The police appear to relish taking advantage of that dynamic as if to level the field against his telling them how broke they are. That’s fucked up. The cop driving him even mentions how he’s not getting any of McDowell’s tax money, undermining his previous circumspect sentiment: “You ain’t pay us. You can go to the city of Seattle and call everyone that you want a bitch.”

As a somewhat experienced defendant myself—I sometimes joke that the police are like my exgirlfriend; we never seem to get along but always find ourselves attracted—I can say that frustration or anger as a football fan is nothing compared to frustration or anger facing police harassment and abuse, and never more than when you’re handcuffed or already locked up. Even when dehumanized, nevertheless it is paramount to know your rights and insist on those rights.

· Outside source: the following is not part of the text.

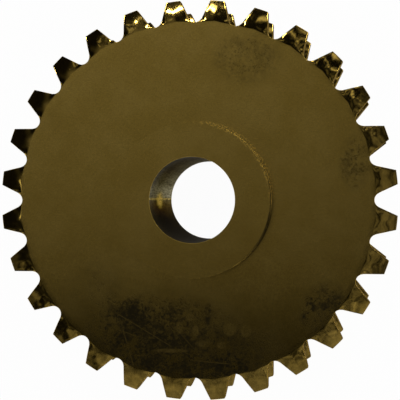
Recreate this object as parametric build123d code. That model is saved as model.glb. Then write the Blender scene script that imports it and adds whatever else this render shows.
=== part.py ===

And while you may not get the greatest expected value out of cursing at law enforcement it is still constitutionally legal in this country. Treating that behavior as an actual crime because it annoys cops violates the first and 14th amendments, according to the courts.

You may take a dim view of Malik McDowell already; many fans do, fair or not. But don’t get carried away about this episode because a video caught him using adult language in an adult situation.

The classic response is how he should avoid such scenarios to begin with. The classic defense is that he’s a very young man adjusting to wildly new conditions in his life. Neither of those tracks mean much to me here. Everything about it sucks, without having to assign blame or scruples to every actor. McDowell’s reputation will take an even greater blow from this incident, but being wrong in the first place, if he even was, or verbally out of line, doesn’t in itself validate captivity and gaslighting by the state. If football doesn’t work out perhaps McDowell has a future as a legal scholar.